A three-judge panel of the Ninth U.S. Circuit Court of Appeals ruled Wednesday that the U.S. military can no longer enforce the "don't ask, don't tell" policy.
Though President Barack Obama asserted in a news conference last week that certification of DADT repeal passed by Congress will be completed in "weeks, not months," the ninth circuit panel ruled that its stay on a federal judge's 2010 ruling against the policy should be immediately lifted. The government no longer contends that DADT is constitutional, the panel wrote. In its order, the Ninth Circuit cited a recent Justice Department brief in Golinski v. U.S. Office of Personnel Management, in which it argued, “gay and lesbian individuals have suffered a long and significant history of purposeful discrimination.”

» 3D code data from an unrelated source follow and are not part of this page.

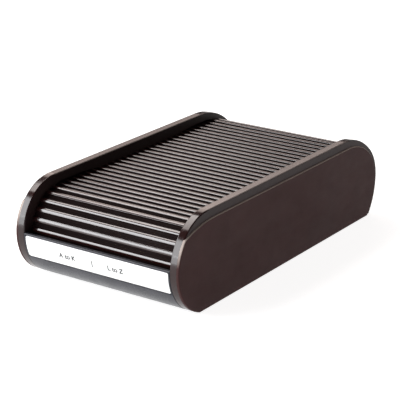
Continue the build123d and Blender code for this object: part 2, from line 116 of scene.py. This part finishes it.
def camera():
    """A long lens, a metre away, looking down on the front right corner."""
    yaw = math.radians(CAMERA_YAW)
    pitch = math.radians(CAMERA_PITCH)
    back = Vector((math.sin(yaw) * math.cos(pitch), -math.cos(yaw) * math.cos(pitch), math.sin(pitch)))
    right = Vector((math.cos(yaw), math.sin(yaw), 0))
    up = back.cross(right)
    place = CAMERA_TARGET + CAMERA_DISTANCE * back + CAMERA_RIGHT * right + CAMERA_UP * up
    data = bpy.data.cameras.new("camera")
    data.sensor_width = 36
    data.lens = CAMERA_LENS
    data.clip_start = 0.05
    seen = bpy.data.objects.new("camera", data)
    turn = Matrix((right, up, back)).transposed().to_4x4()
    seen.matrix_world = Matrix.Translation(place) @ turn
    bpy.context.scene.collection.objects.link(seen)
    bpy.context.scene.camera = seen


def area_light(name, place, aim, size, radiance, tint):
    """A rectangular soft box that points at a place; its power follows from its brightness and size."""
    data = bpy.data.lights.new(name, "AREA")
    data.shape = "RECTANGLE"
    data.size, data.size_y = size
    data.energy = radiance * math.pi * size[0] * size[1]
    data.color = tint
    box = bpy.data.objects.new(name, data)
    box.location = place
    box.rotation_euler = (Vector(aim) - Vector(place)).to_track_quat("-Z", "Y").to_euler()
    bpy.context.scene.collection.objects.link(box)


def studio():
    """Soft boxes in front, above and behind, a faint surround and a white floor."""
    world = bpy.data.worlds.new("studio")
    world.use_nodes = True
    surround = world.node_tree.nodes["Background"]
    surround.inputs["Color"].default_value = WORLD_TINT
    surround.inputs["Strength"].default_value = WORLD_STRENGTH
    bpy.context.scene.world = world
    for box in SOFT_BOXES:
        area_light(*box)
    floor = bpy.data.meshes.new("floor")
    corners = [(-1, -1), (1, -1), (1, 1), (-1, 1)]
    points = [(FLOOR_REACH * x, FLOOR_REACH * y, FLOOR_Z) for x, y in corners]
    floor.from_pydata(points, [], [(0, 1, 2, 3)])
    ground = bpy.data.objects.new("floor", floor)
    ground.data.materials.append(plain_floor())
    bpy.context.scene.collection.objects.link(ground)
    bpy.context.scene.view_settings.view_transform = "Standard"


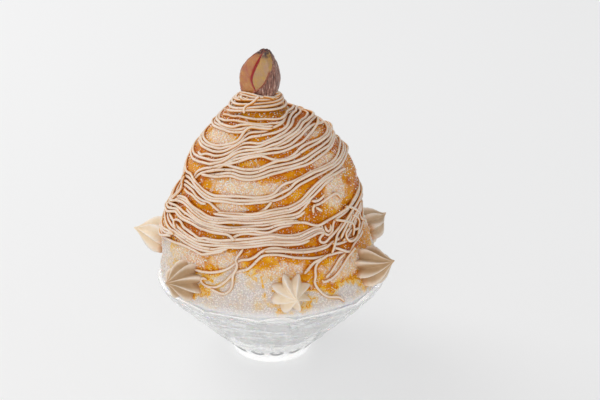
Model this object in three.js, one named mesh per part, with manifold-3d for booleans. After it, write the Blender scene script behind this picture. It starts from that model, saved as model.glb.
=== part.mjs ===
// A tall dome of shaved ice in a footed glass bowl, wound with piped chestnut cream, ringed
// with star-piped meringues and topped with half a candied chestnut.
//
// Millimetres, +Z up. The origin is the centre of the bowl's flat foot. Azimuths are in
// degrees: 0 is the front (-Y) and they grow towards the right (+X).

import * as THREE from 'three';
import { mergeVertices } from 'three/addons/utils/BufferGeometryUtils.js';
import Module from 'manifold-3d';

const wasm = await Module();
wasm.setup();

// ---------------------------------------------------------------- the bowl's and the ice's sizes

const RIM_HEIGHT = 60;          // height of the crests of the bowl's rim
const RIM_RADIUS = 79;          // outer radius there
const FOOT_RADIUS = 25;         // radius of the flat that the bowl stands on
const FLOOR = 9;                // thickness of the glass under the ice
const MOUND_TOP = 187;          // height of the ice under the chestnut
const GAP = 0.35;               // clearance between pieces that touch

const BOWL_SEGMENTS = 60;
const ICE_SEGMENTS = 24;

// Both sides of the bowl's wall, as [radius, height].
const BOWL_OUTSIDE = [
  [FOOT_RADIUS, 0], [26.6, 3.2], [29.2, 7], [42.2, 20], [62.8, 40], [72.7, 50], [78.7, 58.6],
];
const BOWL_INSIDE = [[75.4, 59], [58, 40], [37.5, 20.4], [22, FLOOR + 0.8], [0, FLOOR]];

// Azimuths of the notches between the lobes of the rim.
const RIM_NOTCHES = [-174, -150, -120, -96, -66, -36, -6, 12, 48, 72, 102, 126, 156];
const NOTCH_DEPTH = 3;          // how far a notch lies below the crest of a lobe
const NOTCH_TUCK = 1.3;         // how far it lies inside it
const THUMBPRINTS = 12;         // dimples round the foot
const THUMBPRINT_DEPTH = 1.1;

// The ice inside the bowl, as [radius, height], clear of the glass.
const ICE_IN_BOWL = [[0, FLOOR + GAP], [21.6, FLOOR + 0.8 + GAP], [36.9, 20.5], [57.4, 40.1], [66.6, 50]];

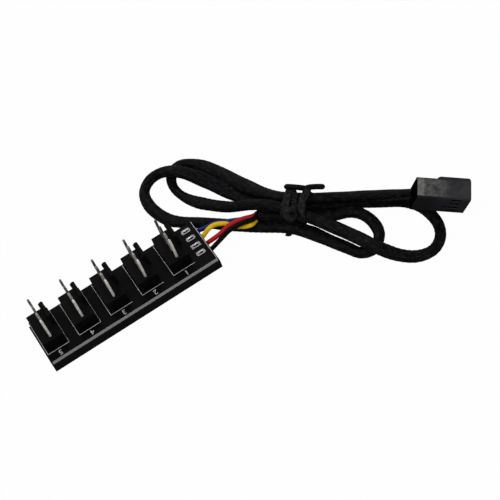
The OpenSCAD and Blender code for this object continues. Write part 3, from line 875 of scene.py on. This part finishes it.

The court also noted that repeal of the ban on openly gay service members is well underway, and that "the preponderance of the armed forces are expected to have been trained by mid-summer" on repeal.
A Defense Department spokeswoman said Wednesday that the Pentagon is currently studying the ruling with the Justice Department. "We will of course comply with orders of the court and are taking immediate steps to inform the field of this order," Defense spokeswoman Maj. Monica Matoush said in a statement.
In October 2010, U.S. district judge Virginia Phillips ruled DADT unconstitutional and further ordered that the military stop enforcing the policy. The ninth circuit issued a stay on that ruling pending appeal in the case, filed in 2004 by the Log Cabin Republicans.
"Today the government is enjoined from applying or enforcing ["don't ask, don't tell"], it's that simple," Dan Woods, lead attorney in the Log Cabin Republicans case, told The Advocate Wednesday. "We don't have to wait for politicians and bureaucrats to certify whether the military is ready for repeal, because the courts have done it."
Woods said he has not received any notice on whether the Justice Department intends to appeal the ruling.
In its Friday brief in Golinski, a case challenging the Defense of Marriage Act's prohibition of spousal benefits for gay federal employees, the DOJ articulated its position that DOMA is unconstitutional, and that laws discriminating on the basis of sexual orientation — of which DADT is an example — should be subject to heightened judicial scrutiny.
Alexander Nicholson, executive director of Servicemembers United and a plaintiff in the Log Cabin case, said in a statement Wednesday,: "I am proud to have worked personally worked with Log Cabin on this case for more than five years now and to have represented the gay military community as the sole named veteran on this lawsuit. Despite the criticisms and years of waiting, this case has yet again successfully eviscerated this outdated, harmful, and discriminatory law."
Update: Defense Department spokeswoman Maj. Monica Matoush issued the following statement on the Ninth Circuit ruling:
1. We are studying the ruling with the Department of Justice.
2. We will of course comply with orders of the court, and are taking immediately steps to inform the field of this order.
3. In the meantime, implementation of the DADT repeal voted by the Congress and signed in to law by the President last December is proceeding smoothly, is well underway, and certification is just weeks away.